Material flows and footprints

It tracks how virgin and secondary materials are extracted, imported, processed, and consumed across ‘sectors of final demand.’ It highlights the distribution of raw material consumption across seven sectors, each representing a societal need: Housing and Infrastructure, Services, Mobility, Nutrition, Manufactured Goods, Healthcare and Education, and Communication. This breakdown offers a clear view of how resources flow to meet societal demands.

Circularity metric

Carbon footprint

It uses input-output modeling to account for not only the region’s direct emissions but also those that occur along the supply chain, including the embodied carbon in imported products. This approach differs from a production-based carbon footprint, which only considers emissions produced within the region’s borders, regardless of where the products are consumed. The consumption-based carbon footprint provides a more complete view of the region’s impact on global emissions.

Waste treatment

The waste treatment breakdown illustrates how waste in the region is processed, encompassing methods such as recycling, landfilling, and incineration. It also accounts for imported waste, providing a comprehensive view of how waste is handled within the region. This analysis identifies three primary categories of waste treatment: recycling, recovery, and other.

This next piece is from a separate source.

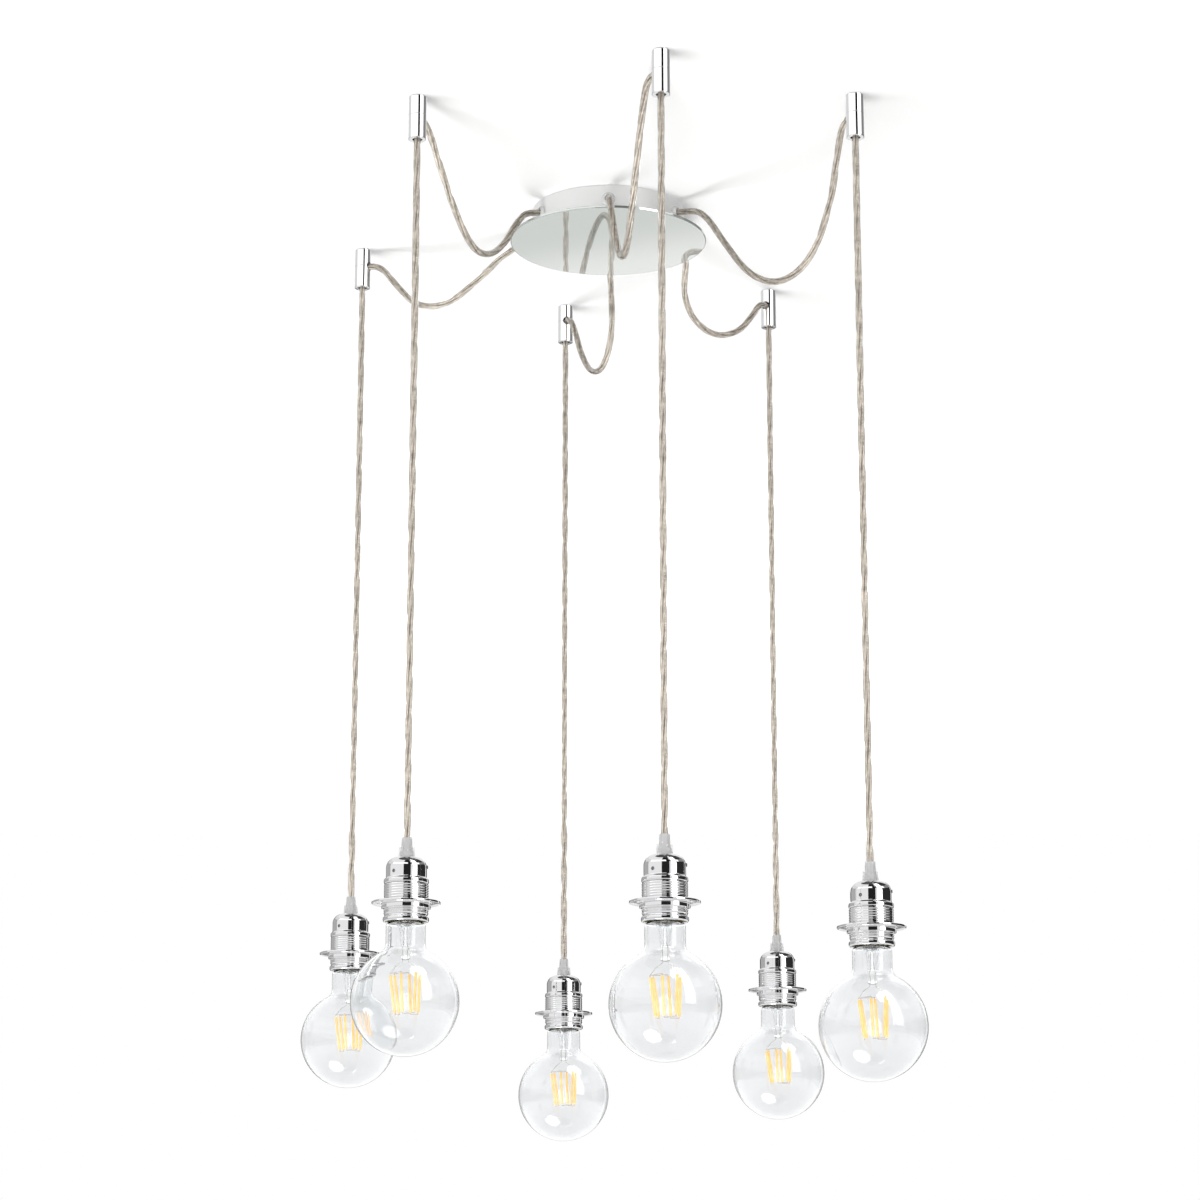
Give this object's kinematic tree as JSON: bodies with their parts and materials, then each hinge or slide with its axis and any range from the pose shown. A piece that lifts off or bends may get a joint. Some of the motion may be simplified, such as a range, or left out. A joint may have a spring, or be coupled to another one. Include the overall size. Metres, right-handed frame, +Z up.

Each of these categories can be further subdivided into more specific processes to give a detailed understanding of waste management practices. Recycling includes preparation for recycling, direct high-quality reuse (where no processing is necessary), and indirect high-quality reuse (where some form of treatment is required before reuse). Recovered waste encompasses microbiological processing, including biological treatments such as composting, anaerobic digestion, and fermentation, as well as incineration with energy recovery. The "other" category refers to landfilling, incineration, and temporary storage before treatment or final disposal.

Renewable energy

This section tracks the share of energy derived from renewable sources, such as wind, solar, and biomass, reflecting progress toward reducing reliance on fossil fuels. Higher renewable energy consumption contributes to a cleaner, more sustainable energy system, supporting both environmental and economic goals in the circular economy.

Water

The demand for clean drinking water is rising, while water scarcity is also intensifying—driven in part by climate change. At the same time, the growing scarcity of raw materials, combined with geopolitical tensions and increasing demand in emerging economies, makes reducing our dependence on these resources more important than ever. Embracing a circular economy helps address these challenges by limiting waste production and minimising environmental harm. The problem of water scarcity leads to a demand for solutions that contribute to efficient water use and reuse. Circular solutions regarding water play an increasingly important role across all industries and especially in sectors where water is an essential part of the production processes. Examples are energy (hydrogen transition), sustainable agriculture and sustainable food production.